Right now, there are very few offshore wind turbines over continental shelves. However, the number is expected to explode in the coming years. As Lincoln and his colleagues write, offshore wind capacity is set to increase 600 percent over the next decade.
According to Jackie Harrop, the marketing manager for HR Wallingford, a United Kingdom-based nonprofit research organization, the ocean has only seen small-scale floating wind operations so far. Yet many countries are looking to enter or expand in this field. Scotland, for instance, is planning to add 11 floating wind farms, with a cumulative capacity of 15 gigawatts, to its energy mix — though Harrop notes that the organization is unsure if all of the floating turbines are over the continental shelf. The group estimates that there are 50 gigawatts of capacity planned elsewhere around the globe, and that there are more than 40 different varieties of floating foundations being tested.
“Floating wind power is on course to become an essential part of the renewables mix, as the additional power generated by installing turbines in deeper seas will be key in meeting carbon reduction targets,” Harrop says by email.
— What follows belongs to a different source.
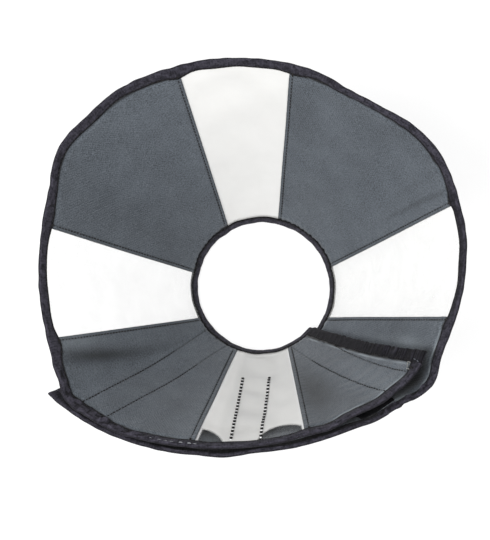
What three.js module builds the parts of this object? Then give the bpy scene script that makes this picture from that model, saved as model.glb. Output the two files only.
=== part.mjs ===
// Soft recovery cone: a fan of padded fabric panels and clear film windows, rolled into a cone
// that overlaps itself, bound with tape at the rim, the neck and both ends.
// Units are millimetres, +Z is up. The cone stands on its neck edge with its mouth upwards.
// A turn is an angle in degrees, counted clockwise seen from above, from +X. It runs past 360
// because the fan overlaps: the inner end is at the smallest turn and lies inside.
import * as THREE from 'three';

// The rolled wall
const neckRadius = 60;
const rimRadius = 168;
const wallLength = 235;

// Sheet goods
const panelThickness = 2.6;
const filmThickness = 1;
const loopThickness = 1.1;
const hookThickness = 1;
const bindingThickness = 0.8;
const footThickness = 1.2;
const clearance = 0.3;

// Widths and depths of what is sewn on
const hemDepth = 8;
const tuckGap = 2;
const bindingWidth = 8;
const endBindingWidth = 9;
const bindingStepStart = 3;
const bindingStepEnd = 10;
const loopWidth = 26;
const loopLength = 150;
const hookWidth = 31;
const hookLength = 110;

// Facets: the widest step round the wall, in degrees, and the rows from neck to rim
const widestStep = 6;
const wallRows = 6;

// What follows from the sizes above
const layerStep = panelThickness + loopThickness + hookThickness + 3 * clearance;
const neckEdge = footThickness + clearance + panelThickness / 4;
const hemTurn = degreesAtRim(hemDepth);
const tuckTurn = degreesAtRim(hemDepth - tuckGap);

// Ends and seams of the fan. bow is how far the middle of the line sags sideways, in degrees.
const seams = [
  { name: 'before the inner end', rimTurn: 22, neckTurn: 35, bow: 1.6 },
  { name: 'inner end', rimTurn: 30, neckTurn: 40, bow: 1.6 },
  { name: 'bottom window, right', rimTurn: 73.5, neckTurn: 66, bow: 0 },
  { name: 'bottom window, left', rimTurn: 107, neckTurn: 110.5, bow: 0 },
  { name: 'left window, lower', rimTurn: 158, neckTurn: 152.5, bow: 0 },
  { name: 'left window, upper', rimTurn: 188.5, neckTurn: 192.5, bow: 0 },
  { name: 'top window, left', rimTurn: 248.5, neckTurn: 241.5, bow: 0 },
  { name: 'top window, right', rimTurn: 281.5, neckTurn: 284.5, bow: 0 },
  { name: 'right window, upper', rimTurn: 346, neckTurn: 344.5, bow: 0 },
  { name: 'right window, lower', rimTurn: 377.5, neckTurn: 386, bow: 0 },
  { name: 'outer end', rimTurn: 507, neckTurn: 500, bow: 0 },
  { name: 'past the outer end', rimTurn: 513, neckTurn: 506, bow: 0 },
];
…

In their paper, Lincoln and his colleagues are careful to note that to combat climate change, offshore wind production must grow. They say it’s not a matter of stopping the field’s expansion, but rather looking further into the potential benefits and impacts so we can maximize the former while minimizing the latter. More work needs to be done to understand how offshore wind turbines will affect marine ecosystems before these developments pick up speed, Lincoln says. “It’s important to do the research now so that the right decisions are made.”